Why, then, come to church?

Because at worship in church we can hear God’s Word proclaimed in a way that helps us see and experience God in all of life. But the point is to learn to see God everywhere, not to come because church is the one place where God is. Which means that the focus of our congregational life should ultimately be outward from church to the world rather than the other way around. It is more about sending people out from the church to see, identify, and partner with God in the world.


So how do we see and believe that God is a part of our lives?

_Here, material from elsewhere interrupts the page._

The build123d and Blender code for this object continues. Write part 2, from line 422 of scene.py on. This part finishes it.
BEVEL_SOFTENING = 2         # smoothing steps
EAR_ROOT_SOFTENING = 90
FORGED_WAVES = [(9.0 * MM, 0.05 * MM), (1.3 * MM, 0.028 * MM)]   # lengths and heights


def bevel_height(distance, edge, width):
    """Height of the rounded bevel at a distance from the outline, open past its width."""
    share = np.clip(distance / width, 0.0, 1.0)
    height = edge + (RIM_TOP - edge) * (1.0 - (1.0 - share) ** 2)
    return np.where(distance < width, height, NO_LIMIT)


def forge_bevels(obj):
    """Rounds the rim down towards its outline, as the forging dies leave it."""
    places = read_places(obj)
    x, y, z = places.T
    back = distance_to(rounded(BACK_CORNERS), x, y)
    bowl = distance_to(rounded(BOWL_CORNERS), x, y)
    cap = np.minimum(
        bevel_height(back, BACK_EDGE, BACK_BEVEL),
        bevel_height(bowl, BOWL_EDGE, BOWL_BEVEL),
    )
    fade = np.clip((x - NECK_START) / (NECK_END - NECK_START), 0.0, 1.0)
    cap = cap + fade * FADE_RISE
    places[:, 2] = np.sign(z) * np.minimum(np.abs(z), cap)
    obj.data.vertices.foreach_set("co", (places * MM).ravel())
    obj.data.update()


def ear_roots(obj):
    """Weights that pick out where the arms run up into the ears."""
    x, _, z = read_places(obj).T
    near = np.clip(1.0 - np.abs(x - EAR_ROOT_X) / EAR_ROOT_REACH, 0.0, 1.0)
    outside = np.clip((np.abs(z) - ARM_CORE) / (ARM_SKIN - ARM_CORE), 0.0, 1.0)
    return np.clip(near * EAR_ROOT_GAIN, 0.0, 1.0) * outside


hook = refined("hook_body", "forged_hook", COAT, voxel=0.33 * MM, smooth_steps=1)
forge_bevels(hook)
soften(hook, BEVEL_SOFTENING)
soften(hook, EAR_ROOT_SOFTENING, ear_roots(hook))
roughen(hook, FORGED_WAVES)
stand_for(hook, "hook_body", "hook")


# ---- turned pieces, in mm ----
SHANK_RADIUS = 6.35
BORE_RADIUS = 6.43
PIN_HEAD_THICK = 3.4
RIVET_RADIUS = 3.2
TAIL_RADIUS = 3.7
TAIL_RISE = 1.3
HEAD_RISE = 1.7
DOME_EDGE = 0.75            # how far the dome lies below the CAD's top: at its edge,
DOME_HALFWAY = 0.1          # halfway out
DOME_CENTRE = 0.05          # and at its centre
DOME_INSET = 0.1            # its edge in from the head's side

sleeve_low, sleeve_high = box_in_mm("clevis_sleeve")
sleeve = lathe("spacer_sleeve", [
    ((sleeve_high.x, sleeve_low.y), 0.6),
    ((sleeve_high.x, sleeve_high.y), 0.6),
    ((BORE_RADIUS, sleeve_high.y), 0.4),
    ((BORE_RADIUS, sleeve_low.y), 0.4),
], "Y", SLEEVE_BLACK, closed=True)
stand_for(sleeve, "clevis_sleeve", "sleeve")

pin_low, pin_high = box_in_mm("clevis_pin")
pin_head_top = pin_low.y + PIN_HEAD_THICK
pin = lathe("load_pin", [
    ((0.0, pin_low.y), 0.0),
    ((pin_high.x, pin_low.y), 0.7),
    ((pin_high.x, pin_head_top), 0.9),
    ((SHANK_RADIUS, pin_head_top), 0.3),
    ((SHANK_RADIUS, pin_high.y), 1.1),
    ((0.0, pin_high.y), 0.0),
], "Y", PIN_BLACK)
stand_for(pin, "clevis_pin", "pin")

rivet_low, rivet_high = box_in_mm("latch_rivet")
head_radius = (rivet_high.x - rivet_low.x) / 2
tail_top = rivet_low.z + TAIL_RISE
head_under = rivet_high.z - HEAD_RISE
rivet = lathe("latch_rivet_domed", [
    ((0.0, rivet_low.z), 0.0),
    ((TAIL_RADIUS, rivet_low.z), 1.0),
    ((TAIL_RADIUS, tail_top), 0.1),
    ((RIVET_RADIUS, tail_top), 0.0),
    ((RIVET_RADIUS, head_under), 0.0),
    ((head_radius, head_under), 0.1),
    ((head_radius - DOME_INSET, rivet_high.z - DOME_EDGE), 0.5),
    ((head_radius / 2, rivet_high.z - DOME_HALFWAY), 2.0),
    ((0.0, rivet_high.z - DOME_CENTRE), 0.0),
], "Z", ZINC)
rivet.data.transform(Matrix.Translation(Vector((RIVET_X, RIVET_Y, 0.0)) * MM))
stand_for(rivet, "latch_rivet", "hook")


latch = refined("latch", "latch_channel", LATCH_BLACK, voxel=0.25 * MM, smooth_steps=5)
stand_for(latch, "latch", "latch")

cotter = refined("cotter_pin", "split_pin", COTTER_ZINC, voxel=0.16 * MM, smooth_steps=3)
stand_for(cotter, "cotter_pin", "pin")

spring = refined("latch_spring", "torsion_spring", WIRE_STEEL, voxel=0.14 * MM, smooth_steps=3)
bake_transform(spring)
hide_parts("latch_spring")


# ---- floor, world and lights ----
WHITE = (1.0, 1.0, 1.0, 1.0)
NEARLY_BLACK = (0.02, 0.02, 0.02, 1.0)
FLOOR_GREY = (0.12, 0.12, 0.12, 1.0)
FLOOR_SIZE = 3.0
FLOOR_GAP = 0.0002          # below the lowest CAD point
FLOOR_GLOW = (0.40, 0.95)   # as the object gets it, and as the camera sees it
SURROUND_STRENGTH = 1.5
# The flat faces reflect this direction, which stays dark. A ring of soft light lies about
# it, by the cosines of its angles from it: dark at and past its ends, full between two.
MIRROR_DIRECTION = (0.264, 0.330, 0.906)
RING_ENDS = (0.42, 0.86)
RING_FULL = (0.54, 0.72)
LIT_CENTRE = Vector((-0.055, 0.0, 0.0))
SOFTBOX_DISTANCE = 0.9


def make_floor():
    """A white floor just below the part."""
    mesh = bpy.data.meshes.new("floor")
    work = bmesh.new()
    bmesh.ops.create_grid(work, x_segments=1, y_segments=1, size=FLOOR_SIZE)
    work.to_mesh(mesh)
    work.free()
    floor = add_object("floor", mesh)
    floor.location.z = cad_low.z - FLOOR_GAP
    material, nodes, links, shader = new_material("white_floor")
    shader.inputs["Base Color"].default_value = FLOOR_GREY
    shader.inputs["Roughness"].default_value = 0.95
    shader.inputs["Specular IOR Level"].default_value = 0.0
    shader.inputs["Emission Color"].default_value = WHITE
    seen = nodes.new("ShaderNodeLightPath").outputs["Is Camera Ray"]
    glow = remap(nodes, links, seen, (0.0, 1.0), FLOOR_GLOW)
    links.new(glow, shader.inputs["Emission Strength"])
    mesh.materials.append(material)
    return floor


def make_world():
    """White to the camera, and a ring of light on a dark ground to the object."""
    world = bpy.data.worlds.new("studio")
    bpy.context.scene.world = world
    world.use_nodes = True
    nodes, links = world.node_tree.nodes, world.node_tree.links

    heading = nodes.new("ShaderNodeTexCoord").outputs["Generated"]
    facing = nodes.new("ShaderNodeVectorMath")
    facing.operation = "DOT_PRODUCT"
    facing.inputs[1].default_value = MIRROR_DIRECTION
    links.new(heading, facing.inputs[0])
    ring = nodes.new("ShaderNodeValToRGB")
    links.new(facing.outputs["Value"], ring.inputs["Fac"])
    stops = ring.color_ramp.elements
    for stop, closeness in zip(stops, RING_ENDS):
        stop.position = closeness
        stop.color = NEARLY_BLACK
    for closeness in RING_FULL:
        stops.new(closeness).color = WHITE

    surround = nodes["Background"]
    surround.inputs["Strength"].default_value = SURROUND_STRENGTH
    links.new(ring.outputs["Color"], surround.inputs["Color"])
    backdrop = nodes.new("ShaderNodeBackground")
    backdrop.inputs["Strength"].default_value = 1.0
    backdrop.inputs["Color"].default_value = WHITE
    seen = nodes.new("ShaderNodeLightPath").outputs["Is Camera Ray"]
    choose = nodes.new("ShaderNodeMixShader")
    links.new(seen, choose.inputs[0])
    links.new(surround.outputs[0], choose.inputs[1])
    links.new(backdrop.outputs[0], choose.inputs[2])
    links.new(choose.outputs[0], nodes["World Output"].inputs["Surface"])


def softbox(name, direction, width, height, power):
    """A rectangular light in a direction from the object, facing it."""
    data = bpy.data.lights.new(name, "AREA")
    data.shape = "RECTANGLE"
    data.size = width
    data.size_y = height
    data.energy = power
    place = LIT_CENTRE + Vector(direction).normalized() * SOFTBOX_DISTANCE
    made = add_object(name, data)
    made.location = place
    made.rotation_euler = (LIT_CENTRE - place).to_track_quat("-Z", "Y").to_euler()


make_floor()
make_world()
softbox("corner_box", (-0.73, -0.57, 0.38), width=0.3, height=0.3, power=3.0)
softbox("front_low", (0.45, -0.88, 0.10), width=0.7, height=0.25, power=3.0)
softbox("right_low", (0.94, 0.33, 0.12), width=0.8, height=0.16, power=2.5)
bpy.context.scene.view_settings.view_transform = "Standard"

Where do you see God?  I imagine that most of us would say in here, the sanctuary, or at the communion rail in the sacrament or in the smile of children in the children’s sermon. Some may say in the act of service, giving for others, feeding the hungry, giving water to the thirsty, clothing the necked, housing the homeless. How many of you would answer that you see God at work? How many of you would say at the gym or the golf course or the tennis court? How many would say on the beach on in the mountains or while you are on vacation? My point is how many of us think of God outside of this place? So, I invite you to look and see if you find God outside of the box of church and to look for and discover all the other places God is.

So, I invite you today, this week to take notes, write a journal, take a picture of the times and places you see God at work. I know you will find it worth your time and energy, as you identify the presence and activity of the God who cannot be contained in the Temple of Jesus’ day or in our churches today.